_Exercise description:_ Output the material beneath exactly, leaving nothing out.

--*--

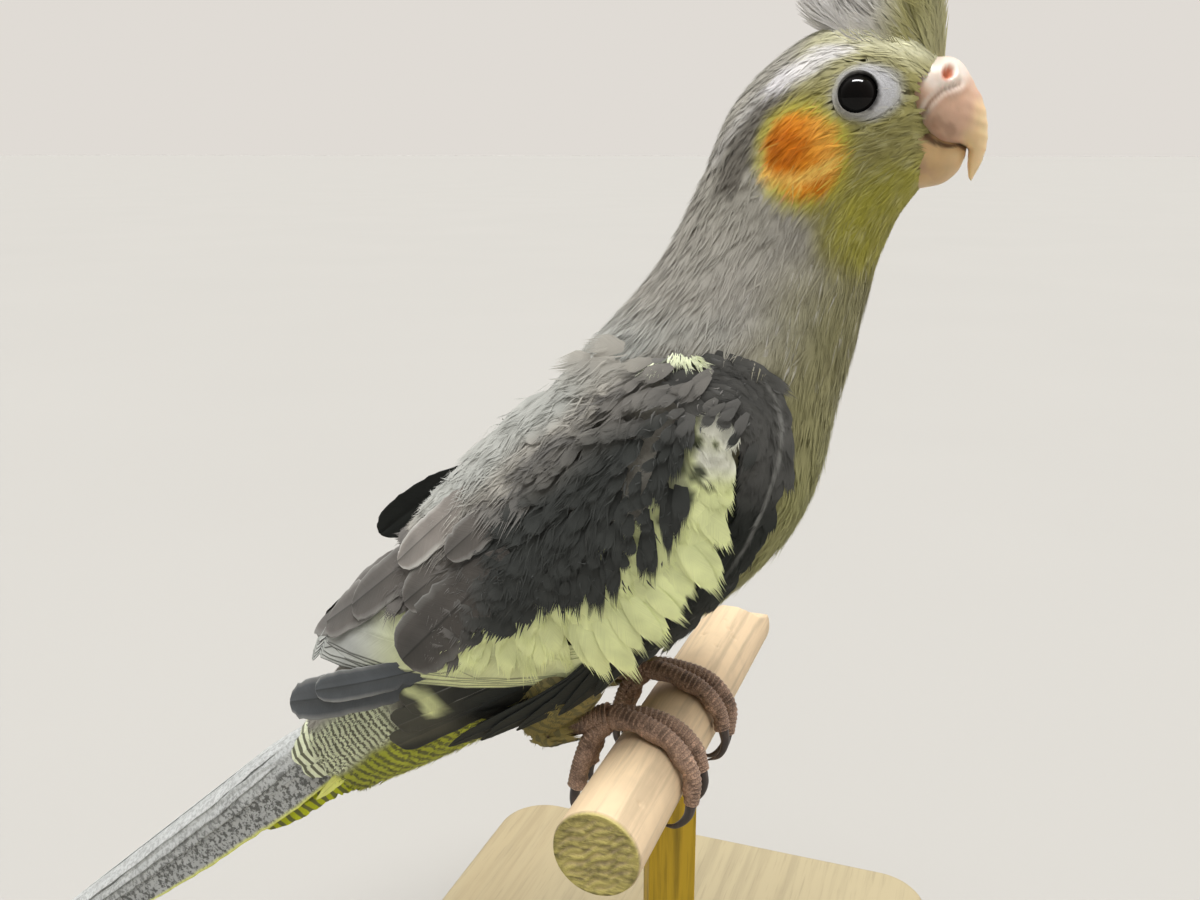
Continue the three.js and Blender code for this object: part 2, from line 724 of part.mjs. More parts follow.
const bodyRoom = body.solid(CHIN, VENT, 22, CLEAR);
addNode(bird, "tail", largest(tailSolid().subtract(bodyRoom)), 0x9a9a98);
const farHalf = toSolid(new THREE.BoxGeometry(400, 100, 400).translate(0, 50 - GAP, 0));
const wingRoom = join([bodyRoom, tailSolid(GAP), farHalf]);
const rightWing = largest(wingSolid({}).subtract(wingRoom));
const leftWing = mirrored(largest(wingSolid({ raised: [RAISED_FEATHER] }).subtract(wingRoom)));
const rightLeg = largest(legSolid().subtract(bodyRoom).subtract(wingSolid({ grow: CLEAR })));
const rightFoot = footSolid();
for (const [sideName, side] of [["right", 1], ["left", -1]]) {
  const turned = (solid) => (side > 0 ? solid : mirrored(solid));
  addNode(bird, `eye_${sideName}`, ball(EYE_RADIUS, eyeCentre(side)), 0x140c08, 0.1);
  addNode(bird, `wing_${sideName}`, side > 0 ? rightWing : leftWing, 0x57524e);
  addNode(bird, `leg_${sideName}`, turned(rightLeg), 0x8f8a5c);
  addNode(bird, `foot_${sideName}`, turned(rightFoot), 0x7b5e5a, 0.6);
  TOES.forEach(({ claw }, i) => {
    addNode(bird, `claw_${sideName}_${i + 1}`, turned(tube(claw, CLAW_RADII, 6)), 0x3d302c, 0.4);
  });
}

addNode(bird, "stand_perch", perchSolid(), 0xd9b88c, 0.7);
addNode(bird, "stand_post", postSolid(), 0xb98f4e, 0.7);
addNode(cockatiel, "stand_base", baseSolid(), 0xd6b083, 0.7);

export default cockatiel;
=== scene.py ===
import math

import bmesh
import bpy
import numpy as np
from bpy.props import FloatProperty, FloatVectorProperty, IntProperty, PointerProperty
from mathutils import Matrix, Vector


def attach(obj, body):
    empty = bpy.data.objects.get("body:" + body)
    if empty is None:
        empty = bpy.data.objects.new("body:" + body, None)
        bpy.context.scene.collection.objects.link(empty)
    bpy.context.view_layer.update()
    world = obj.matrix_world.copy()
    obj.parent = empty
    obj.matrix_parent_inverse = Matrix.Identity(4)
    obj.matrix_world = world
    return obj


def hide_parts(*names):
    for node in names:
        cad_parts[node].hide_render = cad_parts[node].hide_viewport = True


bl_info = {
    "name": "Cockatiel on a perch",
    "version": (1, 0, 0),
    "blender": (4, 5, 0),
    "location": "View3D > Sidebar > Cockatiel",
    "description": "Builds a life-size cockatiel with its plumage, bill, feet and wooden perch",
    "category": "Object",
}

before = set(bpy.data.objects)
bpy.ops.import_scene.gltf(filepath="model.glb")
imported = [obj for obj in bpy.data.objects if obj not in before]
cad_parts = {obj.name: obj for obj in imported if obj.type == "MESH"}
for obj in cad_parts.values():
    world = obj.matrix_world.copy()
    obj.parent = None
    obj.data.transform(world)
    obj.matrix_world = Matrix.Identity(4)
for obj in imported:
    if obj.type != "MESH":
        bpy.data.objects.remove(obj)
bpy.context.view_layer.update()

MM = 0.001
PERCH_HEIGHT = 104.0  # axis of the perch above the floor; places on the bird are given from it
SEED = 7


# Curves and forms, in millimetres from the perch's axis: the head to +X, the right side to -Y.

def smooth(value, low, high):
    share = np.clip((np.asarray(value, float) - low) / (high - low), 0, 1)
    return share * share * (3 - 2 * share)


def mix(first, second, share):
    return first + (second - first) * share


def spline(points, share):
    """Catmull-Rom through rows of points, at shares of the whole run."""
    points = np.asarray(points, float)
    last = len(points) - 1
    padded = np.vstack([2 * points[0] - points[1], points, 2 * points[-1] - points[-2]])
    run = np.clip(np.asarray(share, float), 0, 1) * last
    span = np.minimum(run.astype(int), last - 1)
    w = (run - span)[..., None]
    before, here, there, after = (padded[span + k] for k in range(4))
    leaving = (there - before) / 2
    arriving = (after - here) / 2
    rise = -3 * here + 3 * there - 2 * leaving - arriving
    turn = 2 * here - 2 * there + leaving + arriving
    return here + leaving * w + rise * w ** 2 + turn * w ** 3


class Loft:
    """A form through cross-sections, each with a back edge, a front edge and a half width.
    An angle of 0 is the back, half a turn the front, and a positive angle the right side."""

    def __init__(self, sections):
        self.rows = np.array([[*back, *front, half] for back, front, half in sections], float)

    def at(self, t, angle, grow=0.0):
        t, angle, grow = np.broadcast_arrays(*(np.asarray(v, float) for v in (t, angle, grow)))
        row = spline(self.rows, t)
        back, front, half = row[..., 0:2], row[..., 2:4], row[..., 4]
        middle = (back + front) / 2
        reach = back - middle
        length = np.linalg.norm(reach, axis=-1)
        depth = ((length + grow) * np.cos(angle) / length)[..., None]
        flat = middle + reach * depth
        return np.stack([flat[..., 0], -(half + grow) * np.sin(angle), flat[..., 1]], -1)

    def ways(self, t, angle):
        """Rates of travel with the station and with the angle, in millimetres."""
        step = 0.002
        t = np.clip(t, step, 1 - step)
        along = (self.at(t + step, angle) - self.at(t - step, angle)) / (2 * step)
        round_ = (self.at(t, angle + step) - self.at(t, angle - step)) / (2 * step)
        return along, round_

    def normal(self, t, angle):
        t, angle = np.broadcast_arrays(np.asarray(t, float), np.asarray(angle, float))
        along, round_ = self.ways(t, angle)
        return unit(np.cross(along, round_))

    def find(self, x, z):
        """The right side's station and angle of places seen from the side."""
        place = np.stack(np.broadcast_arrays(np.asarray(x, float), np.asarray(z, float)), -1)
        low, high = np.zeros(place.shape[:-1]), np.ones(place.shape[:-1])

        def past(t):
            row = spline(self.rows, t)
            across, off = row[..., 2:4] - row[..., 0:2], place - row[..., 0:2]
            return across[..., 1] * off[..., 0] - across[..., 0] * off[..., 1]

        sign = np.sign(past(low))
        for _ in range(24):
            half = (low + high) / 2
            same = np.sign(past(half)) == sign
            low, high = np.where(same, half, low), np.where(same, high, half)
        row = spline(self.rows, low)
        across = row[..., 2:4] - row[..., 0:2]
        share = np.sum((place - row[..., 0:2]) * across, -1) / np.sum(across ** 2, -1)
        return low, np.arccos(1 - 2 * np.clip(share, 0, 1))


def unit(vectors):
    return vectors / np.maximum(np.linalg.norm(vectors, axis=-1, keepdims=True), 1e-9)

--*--

_Exercise answer:_
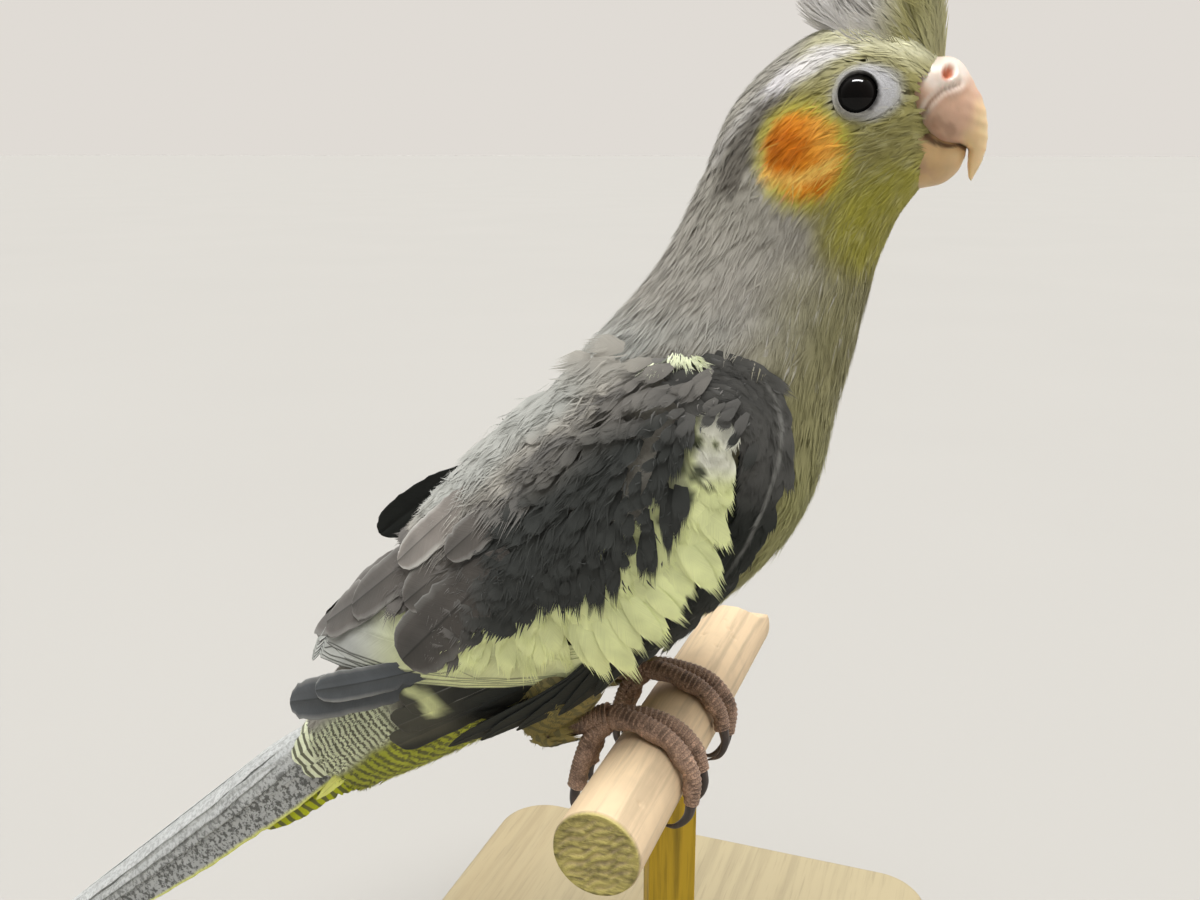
Continue the three.js and Blender code for this object: part 2, from line 724 of part.mjs. More parts follow.
const bodyRoom = body.solid(CHIN, VENT, 22, CLEAR);
addNode(bird, "tail", largest(tailSolid().subtract(bodyRoom)), 0x9a9a98);
const farHalf = toSolid(new THREE.BoxGeometry(400, 100, 400).translate(0, 50 - GAP, 0));
const wingRoom = join([bodyRoom, tailSolid(GAP), farHalf]);
const rightWing = largest(wingSolid({}).subtract(wingRoom));
const leftWing = mirrored(largest(wingSolid({ raised: [RAISED_FEATHER] }).subtract(wingRoom)));
const rightLeg = largest(legSolid().subtract(bodyRoom).subtract(wingSolid({ grow: CLEAR })));
const rightFoot = footSolid();
for (const [sideName, side] of [["right", 1], ["left", -1]]) {
  const turned = (solid) => (side > 0 ? solid : mirrored(solid));
  addNode(bird, `eye_${sideName}`, ball(EYE_RADIUS, eyeCentre(side)), 0x140c08, 0.1);
  addNode(bird, `wing_${sideName}`, side > 0 ? rightWing : leftWing, 0x57524e);
  addNode(bird, `leg_${sideName}`, turned(rightLeg), 0x8f8a5c);
  addNode(bird, `foot_${sideName}`, turned(rightFoot), 0x7b5e5a, 0.6);
  TOES.forEach(({ claw }, i) => {
    addNode(bird, `claw_${sideName}_${i + 1}`, turned(tube(claw, CLAW_RADII, 6)), 0x3d302c, 0.4);
  });
}

addNode(bird, "stand_perch", perchSolid(), 0xd9b88c, 0.7);
addNode(bird, "stand_post", postSolid(), 0xb98f4e, 0.7);
addNode(cockatiel, "stand_base", baseSolid(), 0xd6b083, 0.7);

export default cockatiel;
=== scene.py ===
import math

import bmesh
import bpy
import numpy as np
from bpy.props import FloatProperty, FloatVectorProperty, IntProperty, PointerProperty
from mathutils import Matrix, Vector


def attach(obj, body):
    empty = bpy.data.objects.get("body:" + body)
    if empty is None:
        empty = bpy.data.objects.new("body:" + body, None)
        bpy.context.scene.collection.objects.link(empty)
    bpy.context.view_layer.update()
    world = obj.matrix_world.copy()
    obj.parent = empty
    obj.matrix_parent_inverse = Matrix.Identity(4)
    obj.matrix_world = world
    return obj


def hide_parts(*names):
    for node in names:
        cad_parts[node].hide_render = cad_parts[node].hide_viewport = True


bl_info = {
    "name": "Cockatiel on a perch",
    "version": (1, 0, 0),
    "blender": (4, 5, 0),
    "location": "View3D > Sidebar > Cockatiel",
    "description": "Builds a life-size cockatiel with its plumage, bill, feet and wooden perch",
    "category": "Object",
}

before = set(bpy.data.objects)
bpy.ops.import_scene.gltf(filepath="model.glb")
imported = [obj for obj in bpy.data.objects if obj not in before]
cad_parts = {obj.name: obj for obj in imported if obj.type == "MESH"}
for obj in cad_parts.values():
    world = obj.matrix_world.copy()
    obj.parent = None
    obj.data.transform(world)
    obj.matrix_world = Matrix.Identity(4)
for obj in imported:
    if obj.type != "MESH":
        bpy.data.objects.remove(obj)
bpy.context.view_layer.update()

MM = 0.001
PERCH_HEIGHT = 104.0  # axis of the perch above the floor; places on the bird are given from it
SEED = 7


# Curves and forms, in millimetres from the perch's axis: the head to +X, the right side to -Y.

def smooth(value, low, high):
    share = np.clip((np.asarray(value, float) - low) / (high - low), 0, 1)
    return share * share * (3 - 2 * share)


def mix(first, second, share):
    return first + (second - first) * share


def spline(points, share):
    """Catmull-Rom through rows of points, at shares of the whole run."""
    points = np.asarray(points, float)
    last = len(points) - 1
    padded = np.vstack([2 * points[0] - points[1], points, 2 * points[-1] - points[-2]])
    run = np.clip(np.asarray(share, float), 0, 1) * last
    span = np.minimum(run.astype(int), last - 1)
    w = (run - span)[..., None]
    before, here, there, after = (padded[span + k] for k in range(4))
    leaving = (there - before) / 2
    arriving = (after - here) / 2
    rise = -3 * here + 3 * there - 2 * leaving - arriving
    turn = 2 * here - 2 * there + leaving + arriving
    return here + leaving * w + rise * w ** 2 + turn * w ** 3


class Loft:
    """A form through cross-sections, each with a back edge, a front edge and a half width.
    An angle of 0 is the back, half a turn the front, and a positive angle the right side."""

    def __init__(self, sections):
        self.rows = np.array([[*back, *front, half] for back, front, half in sections], float)

    def at(self, t, angle, grow=0.0):
        t, angle, grow = np.broadcast_arrays(*(np.asarray(v, float) for v in (t, angle, grow)))
        row = spline(self.rows, t)
        back, front, half = row[..., 0:2], row[..., 2:4], row[..., 4]
        middle = (back + front) / 2
        reach = back - middle
        length = np.linalg.norm(reach, axis=-1)
        depth = ((length + grow) * np.cos(angle) / length)[..., None]
        flat = middle + reach * depth
        return np.stack([flat[..., 0], -(half + grow) * np.sin(angle), flat[..., 1]], -1)

    def ways(self, t, angle):
        """Rates of travel with the station and with the angle, in millimetres."""
        step = 0.002
        t = np.clip(t, step, 1 - step)
        along = (self.at(t + step, angle) - self.at(t - step, angle)) / (2 * step)
        round_ = (self.at(t, angle + step) - self.at(t, angle - step)) / (2 * step)
        return along, round_

    def normal(self, t, angle):
        t, angle = np.broadcast_arrays(np.asarray(t, float), np.asarray(angle, float))
        along, round_ = self.ways(t, angle)
        return unit(np.cross(along, round_))

    def find(self, x, z):
        """The right side's station and angle of places seen from the side."""
        place = np.stack(np.broadcast_arrays(np.asarray(x, float), np.asarray(z, float)), -1)
        low, high = np.zeros(place.shape[:-1]), np.ones(place.shape[:-1])

        def past(t):
            row = spline(self.rows, t)
            across, off = row[..., 2:4] - row[..., 0:2], place - row[..., 0:2]
            return across[..., 1] * off[..., 0] - across[..., 0] * off[..., 1]

        sign = np.sign(past(low))
        for _ in range(24):
            half = (low + high) / 2
            same = np.sign(past(half)) == sign
            low, high = np.where(same, half, low), np.where(same, high, half)
        row = spline(self.rows, low)
        across = row[..., 2:4] - row[..., 0:2]
        share = np.sum((place - row[..., 0:2]) * across, -1) / np.sum(across ** 2, -1)
        return low, np.arccos(1 - 2 * np.clip(share, 0, 1))


def unit(vectors):
    return vectors / np.maximum(np.linalg.norm(vectors, axis=-1, keepdims=True), 1e-9)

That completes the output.